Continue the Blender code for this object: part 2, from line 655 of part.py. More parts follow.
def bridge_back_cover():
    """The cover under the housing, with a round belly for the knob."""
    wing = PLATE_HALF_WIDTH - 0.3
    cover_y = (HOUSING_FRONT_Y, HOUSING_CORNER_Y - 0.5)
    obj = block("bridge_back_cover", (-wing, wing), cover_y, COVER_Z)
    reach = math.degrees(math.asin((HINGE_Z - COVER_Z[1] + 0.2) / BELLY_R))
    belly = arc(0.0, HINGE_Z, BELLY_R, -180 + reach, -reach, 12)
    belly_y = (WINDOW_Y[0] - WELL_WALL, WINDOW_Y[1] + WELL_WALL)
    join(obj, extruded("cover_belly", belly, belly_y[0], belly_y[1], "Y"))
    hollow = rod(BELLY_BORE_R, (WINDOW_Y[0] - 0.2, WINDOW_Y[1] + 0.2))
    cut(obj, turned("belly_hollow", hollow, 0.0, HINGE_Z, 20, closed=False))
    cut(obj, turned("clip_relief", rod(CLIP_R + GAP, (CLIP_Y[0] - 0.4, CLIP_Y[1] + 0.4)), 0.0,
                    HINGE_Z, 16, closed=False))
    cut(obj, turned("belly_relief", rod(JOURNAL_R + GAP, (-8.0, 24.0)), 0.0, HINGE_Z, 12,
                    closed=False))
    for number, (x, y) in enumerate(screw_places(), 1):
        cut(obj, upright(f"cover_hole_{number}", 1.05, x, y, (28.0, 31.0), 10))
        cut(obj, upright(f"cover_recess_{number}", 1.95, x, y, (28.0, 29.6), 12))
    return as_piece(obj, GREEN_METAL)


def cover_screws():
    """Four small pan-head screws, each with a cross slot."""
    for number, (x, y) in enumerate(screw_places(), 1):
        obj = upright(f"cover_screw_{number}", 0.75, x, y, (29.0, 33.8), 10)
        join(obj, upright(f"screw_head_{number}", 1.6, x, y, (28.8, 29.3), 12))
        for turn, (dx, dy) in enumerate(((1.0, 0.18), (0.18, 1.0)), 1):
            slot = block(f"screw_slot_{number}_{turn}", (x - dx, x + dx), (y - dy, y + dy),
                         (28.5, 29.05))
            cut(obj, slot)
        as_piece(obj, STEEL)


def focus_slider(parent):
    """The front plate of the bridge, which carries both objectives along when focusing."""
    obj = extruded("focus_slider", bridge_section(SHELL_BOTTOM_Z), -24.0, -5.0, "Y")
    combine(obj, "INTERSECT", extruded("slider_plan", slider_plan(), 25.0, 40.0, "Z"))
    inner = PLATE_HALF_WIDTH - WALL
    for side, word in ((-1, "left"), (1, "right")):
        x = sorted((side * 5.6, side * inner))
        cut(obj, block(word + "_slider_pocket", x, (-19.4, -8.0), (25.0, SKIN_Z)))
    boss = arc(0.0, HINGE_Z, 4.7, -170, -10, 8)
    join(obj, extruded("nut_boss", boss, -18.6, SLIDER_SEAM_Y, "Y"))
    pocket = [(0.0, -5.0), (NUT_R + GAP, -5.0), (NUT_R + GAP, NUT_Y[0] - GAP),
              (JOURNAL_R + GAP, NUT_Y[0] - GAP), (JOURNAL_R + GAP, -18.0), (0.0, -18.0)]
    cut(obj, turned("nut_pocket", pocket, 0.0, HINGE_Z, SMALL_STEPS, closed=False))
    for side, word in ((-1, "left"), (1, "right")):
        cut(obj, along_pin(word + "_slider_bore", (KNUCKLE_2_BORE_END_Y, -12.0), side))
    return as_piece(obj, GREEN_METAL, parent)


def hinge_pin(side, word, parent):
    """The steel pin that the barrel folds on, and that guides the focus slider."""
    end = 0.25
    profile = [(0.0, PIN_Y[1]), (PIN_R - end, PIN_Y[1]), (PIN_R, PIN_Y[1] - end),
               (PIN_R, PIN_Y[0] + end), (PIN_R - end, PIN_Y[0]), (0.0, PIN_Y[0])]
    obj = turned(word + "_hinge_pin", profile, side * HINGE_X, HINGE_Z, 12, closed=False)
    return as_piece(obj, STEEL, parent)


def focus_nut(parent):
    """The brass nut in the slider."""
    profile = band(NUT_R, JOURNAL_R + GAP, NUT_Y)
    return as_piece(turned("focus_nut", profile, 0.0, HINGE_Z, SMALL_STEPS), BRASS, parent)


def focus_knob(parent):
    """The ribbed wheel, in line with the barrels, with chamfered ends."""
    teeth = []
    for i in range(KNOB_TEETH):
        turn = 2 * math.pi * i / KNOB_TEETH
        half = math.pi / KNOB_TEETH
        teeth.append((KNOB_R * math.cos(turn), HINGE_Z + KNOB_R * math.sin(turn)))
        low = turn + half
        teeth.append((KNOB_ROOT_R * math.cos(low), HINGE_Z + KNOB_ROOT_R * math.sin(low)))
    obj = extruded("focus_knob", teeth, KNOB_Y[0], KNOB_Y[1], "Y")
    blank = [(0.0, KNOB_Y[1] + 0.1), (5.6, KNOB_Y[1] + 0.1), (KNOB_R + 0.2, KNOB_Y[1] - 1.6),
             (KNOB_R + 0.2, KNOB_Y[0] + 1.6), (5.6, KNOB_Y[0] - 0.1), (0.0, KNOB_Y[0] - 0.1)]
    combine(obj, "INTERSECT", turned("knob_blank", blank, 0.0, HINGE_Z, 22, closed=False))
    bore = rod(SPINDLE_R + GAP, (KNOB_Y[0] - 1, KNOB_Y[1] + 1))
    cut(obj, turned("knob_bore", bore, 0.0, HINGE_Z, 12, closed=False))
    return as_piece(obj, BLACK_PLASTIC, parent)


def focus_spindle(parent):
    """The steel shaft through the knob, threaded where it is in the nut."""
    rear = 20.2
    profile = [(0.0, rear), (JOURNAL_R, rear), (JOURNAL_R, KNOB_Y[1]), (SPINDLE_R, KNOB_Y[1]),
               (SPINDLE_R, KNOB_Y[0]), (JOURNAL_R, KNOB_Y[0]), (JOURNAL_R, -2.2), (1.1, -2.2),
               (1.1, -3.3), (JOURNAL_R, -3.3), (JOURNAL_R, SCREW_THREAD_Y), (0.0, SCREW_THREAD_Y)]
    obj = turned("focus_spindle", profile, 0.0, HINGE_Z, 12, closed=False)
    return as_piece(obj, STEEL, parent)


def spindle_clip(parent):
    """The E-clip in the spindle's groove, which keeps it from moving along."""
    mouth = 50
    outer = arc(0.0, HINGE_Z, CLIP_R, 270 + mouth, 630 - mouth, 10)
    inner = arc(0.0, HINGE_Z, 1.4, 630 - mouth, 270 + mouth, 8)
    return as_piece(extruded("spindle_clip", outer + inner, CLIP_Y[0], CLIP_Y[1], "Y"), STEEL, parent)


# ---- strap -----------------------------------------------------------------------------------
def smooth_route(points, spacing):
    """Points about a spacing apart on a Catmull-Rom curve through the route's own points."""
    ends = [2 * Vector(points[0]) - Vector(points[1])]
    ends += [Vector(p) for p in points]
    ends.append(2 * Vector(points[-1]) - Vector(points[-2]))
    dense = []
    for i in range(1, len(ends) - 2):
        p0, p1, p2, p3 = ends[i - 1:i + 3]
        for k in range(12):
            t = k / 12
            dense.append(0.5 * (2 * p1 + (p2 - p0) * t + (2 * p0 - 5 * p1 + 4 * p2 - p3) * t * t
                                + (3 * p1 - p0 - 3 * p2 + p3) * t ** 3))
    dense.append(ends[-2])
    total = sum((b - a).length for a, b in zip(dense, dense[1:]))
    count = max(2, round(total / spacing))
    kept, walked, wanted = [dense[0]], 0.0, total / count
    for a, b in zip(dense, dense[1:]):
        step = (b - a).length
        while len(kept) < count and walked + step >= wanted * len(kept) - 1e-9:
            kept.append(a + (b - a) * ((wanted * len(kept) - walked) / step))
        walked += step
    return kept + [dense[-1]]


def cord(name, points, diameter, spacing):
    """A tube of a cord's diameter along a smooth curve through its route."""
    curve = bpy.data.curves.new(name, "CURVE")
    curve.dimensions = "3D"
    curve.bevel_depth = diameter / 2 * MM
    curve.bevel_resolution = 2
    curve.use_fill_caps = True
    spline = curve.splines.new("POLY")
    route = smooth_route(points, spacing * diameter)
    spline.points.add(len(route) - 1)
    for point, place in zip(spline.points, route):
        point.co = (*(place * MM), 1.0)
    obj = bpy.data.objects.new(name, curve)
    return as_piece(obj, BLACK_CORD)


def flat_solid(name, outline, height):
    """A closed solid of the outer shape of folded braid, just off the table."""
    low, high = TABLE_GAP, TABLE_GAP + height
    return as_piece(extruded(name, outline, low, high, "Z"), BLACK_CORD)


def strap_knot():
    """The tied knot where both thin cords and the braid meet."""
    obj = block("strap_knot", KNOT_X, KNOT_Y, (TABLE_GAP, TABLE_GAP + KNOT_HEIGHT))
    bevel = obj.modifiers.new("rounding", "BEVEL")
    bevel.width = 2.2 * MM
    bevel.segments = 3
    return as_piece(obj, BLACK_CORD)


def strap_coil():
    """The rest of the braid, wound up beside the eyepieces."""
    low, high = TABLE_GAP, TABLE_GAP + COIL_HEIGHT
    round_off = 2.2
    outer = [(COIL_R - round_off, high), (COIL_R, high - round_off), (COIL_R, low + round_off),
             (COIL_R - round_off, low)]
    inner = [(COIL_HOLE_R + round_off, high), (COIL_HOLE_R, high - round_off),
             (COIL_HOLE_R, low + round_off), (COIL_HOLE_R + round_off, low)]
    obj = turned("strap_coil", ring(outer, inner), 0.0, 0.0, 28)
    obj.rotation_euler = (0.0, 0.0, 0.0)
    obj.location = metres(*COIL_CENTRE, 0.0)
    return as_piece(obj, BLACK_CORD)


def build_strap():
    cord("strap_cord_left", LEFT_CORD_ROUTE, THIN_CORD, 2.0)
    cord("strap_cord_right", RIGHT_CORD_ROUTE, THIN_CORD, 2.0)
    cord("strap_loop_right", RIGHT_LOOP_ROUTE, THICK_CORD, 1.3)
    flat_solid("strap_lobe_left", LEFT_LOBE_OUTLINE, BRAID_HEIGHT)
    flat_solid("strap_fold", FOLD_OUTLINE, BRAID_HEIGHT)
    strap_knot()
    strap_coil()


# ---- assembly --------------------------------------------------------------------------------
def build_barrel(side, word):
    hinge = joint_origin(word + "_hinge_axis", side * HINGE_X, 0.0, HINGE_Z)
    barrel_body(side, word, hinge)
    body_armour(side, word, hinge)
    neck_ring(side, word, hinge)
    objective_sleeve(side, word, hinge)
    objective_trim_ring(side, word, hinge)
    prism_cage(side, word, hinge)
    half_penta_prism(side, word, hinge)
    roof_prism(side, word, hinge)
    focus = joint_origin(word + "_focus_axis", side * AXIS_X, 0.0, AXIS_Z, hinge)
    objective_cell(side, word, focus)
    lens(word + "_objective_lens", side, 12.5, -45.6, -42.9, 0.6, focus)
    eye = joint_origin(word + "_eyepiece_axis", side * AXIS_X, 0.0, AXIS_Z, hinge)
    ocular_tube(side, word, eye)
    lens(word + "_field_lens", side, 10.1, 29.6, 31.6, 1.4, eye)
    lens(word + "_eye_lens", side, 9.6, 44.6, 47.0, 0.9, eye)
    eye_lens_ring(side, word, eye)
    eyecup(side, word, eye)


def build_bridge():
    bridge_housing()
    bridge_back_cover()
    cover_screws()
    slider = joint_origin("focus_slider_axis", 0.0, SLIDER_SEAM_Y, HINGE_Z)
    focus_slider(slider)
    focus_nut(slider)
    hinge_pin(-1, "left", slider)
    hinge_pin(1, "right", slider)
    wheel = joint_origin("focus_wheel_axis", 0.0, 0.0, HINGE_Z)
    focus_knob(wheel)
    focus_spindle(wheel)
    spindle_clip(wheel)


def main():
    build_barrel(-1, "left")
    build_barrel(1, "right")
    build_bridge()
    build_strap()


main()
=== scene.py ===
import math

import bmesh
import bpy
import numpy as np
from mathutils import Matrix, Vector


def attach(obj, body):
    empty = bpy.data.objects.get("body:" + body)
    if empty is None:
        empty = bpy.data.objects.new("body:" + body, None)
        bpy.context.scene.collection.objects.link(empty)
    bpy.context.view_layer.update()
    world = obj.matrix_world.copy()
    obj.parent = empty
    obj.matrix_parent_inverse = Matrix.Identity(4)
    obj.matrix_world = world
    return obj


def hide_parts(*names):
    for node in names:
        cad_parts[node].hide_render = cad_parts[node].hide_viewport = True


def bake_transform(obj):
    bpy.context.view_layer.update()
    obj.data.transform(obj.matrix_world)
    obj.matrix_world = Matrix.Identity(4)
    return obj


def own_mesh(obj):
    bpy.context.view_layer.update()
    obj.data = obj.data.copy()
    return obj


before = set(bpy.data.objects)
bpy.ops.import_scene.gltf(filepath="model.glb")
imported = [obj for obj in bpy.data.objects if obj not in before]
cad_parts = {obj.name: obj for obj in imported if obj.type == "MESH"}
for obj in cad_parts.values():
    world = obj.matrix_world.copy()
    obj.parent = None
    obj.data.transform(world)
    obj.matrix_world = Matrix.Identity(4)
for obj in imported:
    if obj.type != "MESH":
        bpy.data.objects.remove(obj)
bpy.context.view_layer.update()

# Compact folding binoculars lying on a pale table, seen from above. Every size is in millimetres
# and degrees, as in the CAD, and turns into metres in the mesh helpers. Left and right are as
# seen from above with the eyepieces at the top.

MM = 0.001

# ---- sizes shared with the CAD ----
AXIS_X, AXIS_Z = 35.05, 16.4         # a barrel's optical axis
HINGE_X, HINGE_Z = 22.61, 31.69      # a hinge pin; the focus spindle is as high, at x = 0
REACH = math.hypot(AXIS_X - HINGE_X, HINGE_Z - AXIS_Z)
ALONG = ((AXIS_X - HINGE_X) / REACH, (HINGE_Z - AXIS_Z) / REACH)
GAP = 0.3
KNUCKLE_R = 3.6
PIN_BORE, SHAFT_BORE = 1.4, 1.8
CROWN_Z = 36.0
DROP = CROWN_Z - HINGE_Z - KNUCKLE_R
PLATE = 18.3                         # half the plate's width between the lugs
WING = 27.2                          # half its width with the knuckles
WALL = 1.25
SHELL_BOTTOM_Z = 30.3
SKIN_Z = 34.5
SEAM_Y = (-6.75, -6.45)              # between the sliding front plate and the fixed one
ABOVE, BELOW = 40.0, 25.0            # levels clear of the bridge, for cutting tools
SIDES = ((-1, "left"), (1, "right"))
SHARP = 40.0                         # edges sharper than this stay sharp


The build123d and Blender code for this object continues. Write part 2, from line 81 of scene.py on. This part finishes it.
::::
Set exercise: Using the records above, find and show each line with the string "node".

The reply:
    for node in names:
        cad_parts[node].hide_render = cad_parts[node].hide_viewport = True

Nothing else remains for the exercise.